Your task is to print the material below exactly as presented.

++++++

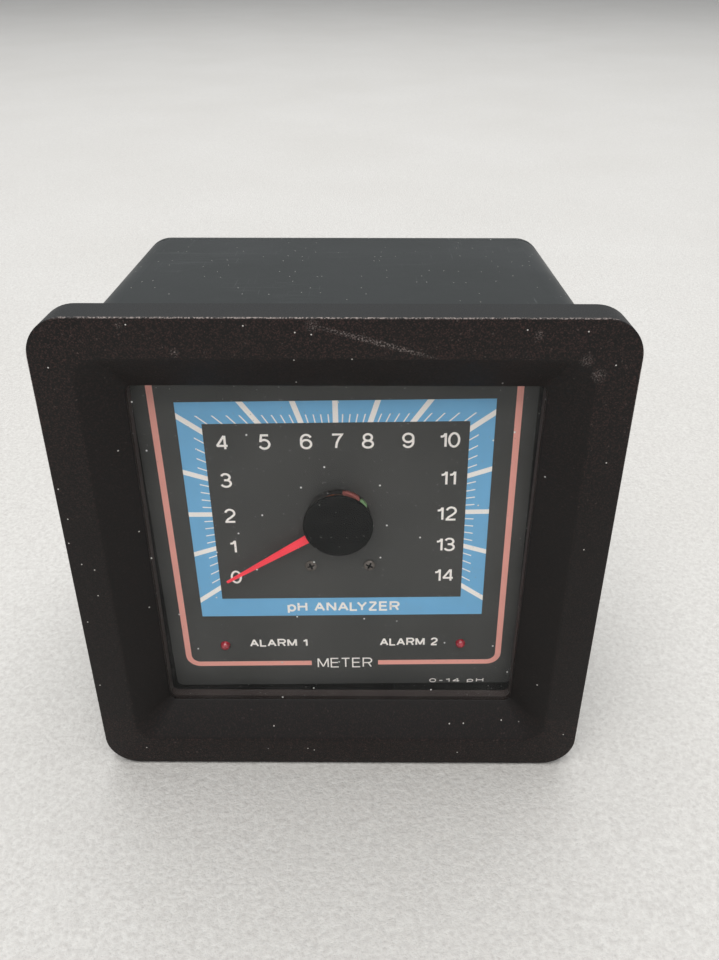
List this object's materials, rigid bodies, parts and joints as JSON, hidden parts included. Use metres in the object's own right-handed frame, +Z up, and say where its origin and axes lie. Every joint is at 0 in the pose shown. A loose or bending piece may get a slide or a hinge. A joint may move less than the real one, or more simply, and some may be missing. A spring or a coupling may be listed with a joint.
{
  "type": "ph meter",
  "caption": "Square panel-mounted pH analyzer with a moving-pointer dial behind a window, two alarm lamps, a deep case and screw terminals with adjusters on its rear cover.",
  "frame": {"origin": "centre of the flat rear face of the bezel, the plane that seats on the front of the panel", "axes": "+Y points back into the panel along the case, +Z is up on the dial, +X is to the right of the reader"},
  "size_m": [0.144, 0.1095, 0.144],
  "materials": {
    "bezel_plastic": "dark brown-black moulding with a fine spark-eroded texture",
    "case_plastic": "smooth satin dark grey moulding",
    "window_clear": "clear polished sheet",
    "black_trim": "black moulding",
    "dial_paint": "matt dark grey paint with printed scale",
    "dark_screw": "blackened",
    "white_nylon": "natural nylon",
    "red_lamp": "tinted diffused lamp",
    "pointer_red": "matt fluorescent red paint",
    "brass": "machined",
    "cap_black": "matt black",
    "zinc_steel": "zinc plated",
    "magnet": "sintered",
    "aluminium_plate": "stamped",
    "copper_wire": "enamelled copper",
    "jewel": "polished",
    "red_wire": "insulated wire",
    "green_wire": "insulated wire",
    "circuit_board": "laminate with solder mask",
    "gasket_rubber": "black rubber",
    "plated_contact": "tin plated",
    "pot_body": "moulded",
    "lamination_steel": "varnished laminations",
    "winding_tape": "polyester tape",
    "relay_cover": "moulded",
    "ribbon_grey": "flat cable"
  },
  "bodies": {
    "housing": {"bezel": "bezel_plastic", "window_pane": "window_clear", "window_retainer": "black_trim", "bezel_screws": "zinc_steel", "dial_plate": "dial_paint", "dial_screws": "dark_screw", "dial_spacers": "white_nylon", "alarm_lamp_1": "red_lamp", "alarm_lamp_2": "red_lamp", "lamp_spacers": "white_nylon", "movement_frame": "aluminium_plate", "front_bobbin": "white_nylon", "rear_bobbin": "white_nylon", "sine_coil": "copper_wire", "cosine_coil": "copper_wire", "front_bearing": "jewel", "rear_bearing": "jewel", "shield_can": "zinc_steel", "red_coil_lead": "red_wire", "green_coil_lead": "green_wire", "front_board": "circuit_board", "board_screws": "zinc_steel", "case": "case_plastic", "clamp_inserts": "brass", "seam_gasket": "gasket_rubber", "rear_cover": "case_plastic", "rear_cover_screws": "zinc_steel", "upper_terminal_block": "black_trim", "lower_terminal_block": "black_trim", "terminal_plates": "plated_contact", "terminal_screws": "zinc_steel", "standardize_pot": "pot_body", "slope_pot": "pot_body", "alarm_1_pot": "pot_body", "alarm_2_pot": "pot_body", "adjuster_nuts": "zinc_steel", "main_board": "circuit_board", "board_standoffs": "zinc_steel", "transformer_core": "lamination_steel", "transformer_winding": "winding_tape", "transformer_bracket": "zinc_steel", "alarm_relay_1": "relay_cover", "alarm_relay_2": "relay_cover", "filter_capacitors": "relay_cover", "regulator": "black_trim", "heat_sink": "aluminium_plate", "amplifier_chips": "black_trim", "ribbon_cable": "ribbon_grey", "ribbon_headers": "black_trim"},
    "pointer_assembly": {"pointer": "pointer_red", "pointer_hub": "brass", "hub_cap": "cap_black", "pointer_counterweight": "brass", "spindle": "zinc_steel", "stop_arm": "zinc_steel", "rotor_magnet": "magnet"},
    "standardize_adjuster": {"standardize_shaft": "white_nylon"},
    "slope_adjuster": {"slope_shaft": "white_nylon"},
    "alarm_1_adjuster": {"alarm_1_shaft": "white_nylon"},
    "alarm_2_adjuster": {"alarm_2_shaft": "white_nylon"}
  },
  "joints": [
    {"name": "pointer_swing", "type": "hinge", "parent": "housing", "child": "pointer_assembly", "pos_m": [0, 0.0009, 0.0096], "axis": [0, 1, 0], "range_deg": [-5, 252]},
    {"name": "standardize_turn", "type": "hinge", "parent": "housing", "child": "standardize_adjuster", "pos_m": [-0.042, 0.089, 0], "axis": [0, 1, 0], "range_deg": [-135, 135]},
    {"name": "slope_turn", "type": "hinge", "parent": "housing", "child": "slope_adjuster", "pos_m": [-0.014, 0.089, 0], "axis": [0, 1, 0], "range_deg": [-135, 135]},
    {"name": "alarm_1_turn", "type": "hinge", "parent": "housing", "child": "alarm_1_adjuster", "pos_m": [0.014, 0.089, 0], "axis": [0, 1, 0], "range_deg": [-135, 135]},
    {"name": "alarm_2_turn", "type": "hinge", "parent": "housing", "child": "alarm_2_adjuster", "pos_m": [0.042, 0.089, 0], "axis": [0, 1, 0], "range_deg": [-135, 135]}
  ]
}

++++++

◆ **Answer below**:
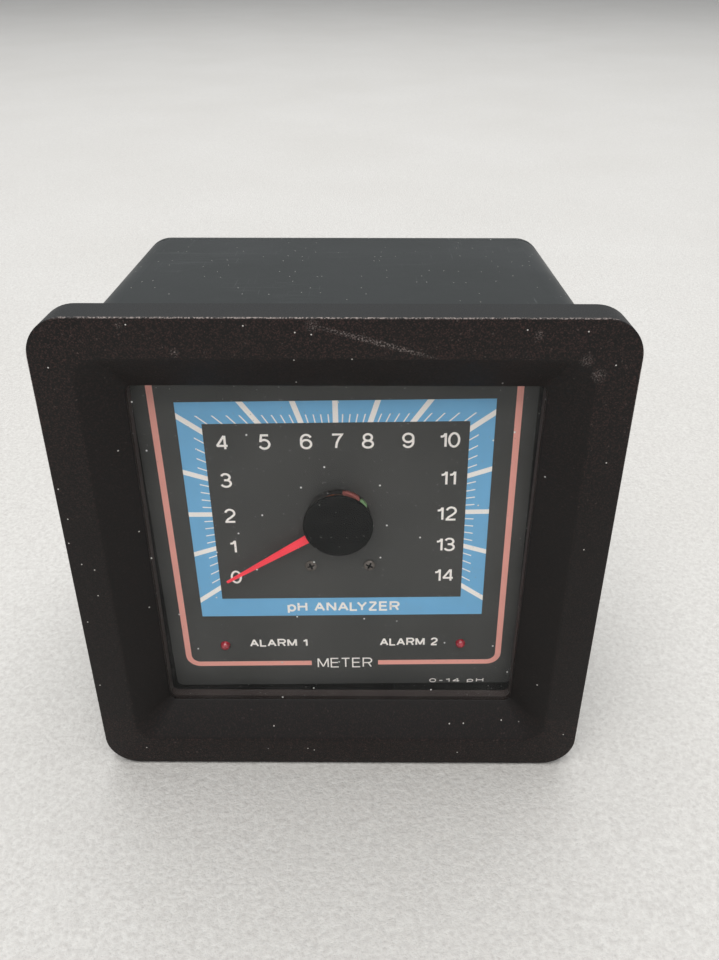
List this object's materials, rigid bodies, parts and joints as JSON, hidden parts included. Use metres in the object's own right-handed frame, +Z up, and say where its origin and axes lie. Every joint is at 0 in the pose shown. A loose or bending piece may get a slide or a hinge. A joint may move less than the real one, or more simply, and some may be missing. A spring or a coupling may be listed with a joint.
{
  "type": "ph meter",
  "caption": "Square panel-mounted pH analyzer with a moving-pointer dial behind a window, two alarm lamps, a deep case and screw terminals with adjusters on its rear cover.",
  "frame": {"origin": "centre of the flat rear face of the bezel, the plane that seats on the front of the panel", "axes": "+Y points back into the panel along the case, +Z is up on the dial, +X is to the right of the reader"},
  "size_m": [0.144, 0.1095, 0.144],
  "materials": {
    "bezel_plastic": "dark brown-black moulding with a fine spark-eroded texture",
    "case_plastic": "smooth satin dark grey moulding",
    "window_clear": "clear polished sheet",
    "black_trim": "black moulding",
    "dial_paint": "matt dark grey paint with printed scale",
    "dark_screw": "blackened",
    "white_nylon": "natural nylon",
    "red_lamp": "tinted diffused lamp",
    "pointer_red": "matt fluorescent red paint",
    "brass": "machined",
    "cap_black": "matt black",
    "zinc_steel": "zinc plated",
    "magnet": "sintered",
    "aluminium_plate": "stamped",
    "copper_wire": "enamelled copper",
    "jewel": "polished",
    "red_wire": "insulated wire",
    "green_wire": "insulated wire",
    "circuit_board": "laminate with solder mask",
    "gasket_rubber": "black rubber",
    "plated_contact": "tin plated",
    "pot_body": "moulded",
    "lamination_steel": "varnished laminations",
    "winding_tape": "polyester tape",
    "relay_cover": "moulded",
    "ribbon_grey": "flat cable"
  },
  "bodies": {
    "housing": {"bezel": "bezel_plastic", "window_pane": "window_clear", "window_retainer": "black_trim", "bezel_screws": "zinc_steel", "dial_plate": "dial_paint", "dial_screws": "dark_screw", "dial_spacers": "white_nylon", "alarm_lamp_1": "red_lamp", "alarm_lamp_2": "red_lamp", "lamp_spacers": "white_nylon", "movement_frame": "aluminium_plate", "front_bobbin": "white_nylon", "rear_bobbin": "white_nylon", "sine_coil": "copper_wire", "cosine_coil": "copper_wire", "front_bearing": "jewel", "rear_bearing": "jewel", "shield_can": "zinc_steel", "red_coil_lead": "red_wire", "green_coil_lead": "green_wire", "front_board": "circuit_board", "board_screws": "zinc_steel", "case": "case_plastic", "clamp_inserts": "brass", "seam_gasket": "gasket_rubber", "rear_cover": "case_plastic", "rear_cover_screws": "zinc_steel", "upper_terminal_block": "black_trim", "lower_terminal_block": "black_trim", "terminal_plates": "plated_contact", "terminal_screws": "zinc_steel", "standardize_pot": "pot_body", "slope_pot": "pot_body", "alarm_1_pot": "pot_body", "alarm_2_pot": "pot_body", "adjuster_nuts": "zinc_steel", "main_board": "circuit_board", "board_standoffs": "zinc_steel", "transformer_core": "lamination_steel", "transformer_winding": "winding_tape", "transformer_bracket": "zinc_steel", "alarm_relay_1": "relay_cover", "alarm_relay_2": "relay_cover", "filter_capacitors": "relay_cover", "regulator": "black_trim", "heat_sink": "aluminium_plate", "amplifier_chips": "black_trim", "ribbon_cable": "ribbon_grey", "ribbon_headers": "black_trim"},
    "pointer_assembly": {"pointer": "pointer_red", "pointer_hub": "brass", "hub_cap": "cap_black", "pointer_counterweight": "brass", "spindle": "zinc_steel", "stop_arm": "zinc_steel", "rotor_magnet": "magnet"},
    "standardize_adjuster": {"standardize_shaft": "white_nylon"},
    "slope_adjuster": {"slope_shaft": "white_nylon"},
    "alarm_1_adjuster": {"alarm_1_shaft": "white_nylon"},
    "alarm_2_adjuster": {"alarm_2_shaft": "white_nylon"}
  },
  "joints": [
    {"name": "pointer_swing", "type": "hinge", "parent": "housing", "child": "pointer_assembly", "pos_m": [0, 0.0009, 0.0096], "axis": [0, 1, 0], "range_deg": [-5, 252]},
    {"name": "standardize_turn", "type": "hinge", "parent": "housing", "child": "standardize_adjuster", "pos_m": [-0.042, 0.089, 0], "axis": [0, 1, 0], "range_deg": [-135, 135]},
    {"name": "slope_turn", "type": "hinge", "parent": "housing", "child": "slope_adjuster", "pos_m": [-0.014, 0.089, 0], "axis": [0, 1, 0], "range_deg": [-135, 135]},
    {"name": "alarm_1_turn", "type": "hinge", "parent": "housing", "child": "alarm_1_adjuster", "pos_m": [0.014, 0.089, 0], "axis": [0, 1, 0], "range_deg": [-135, 135]},
    {"name": "alarm_2_turn", "type": "hinge", "parent": "housing", "child": "alarm_2_adjuster", "pos_m": [0.042, 0.089, 0], "axis": [0, 1, 0], "range_deg": [-135, 135]}
  ]
}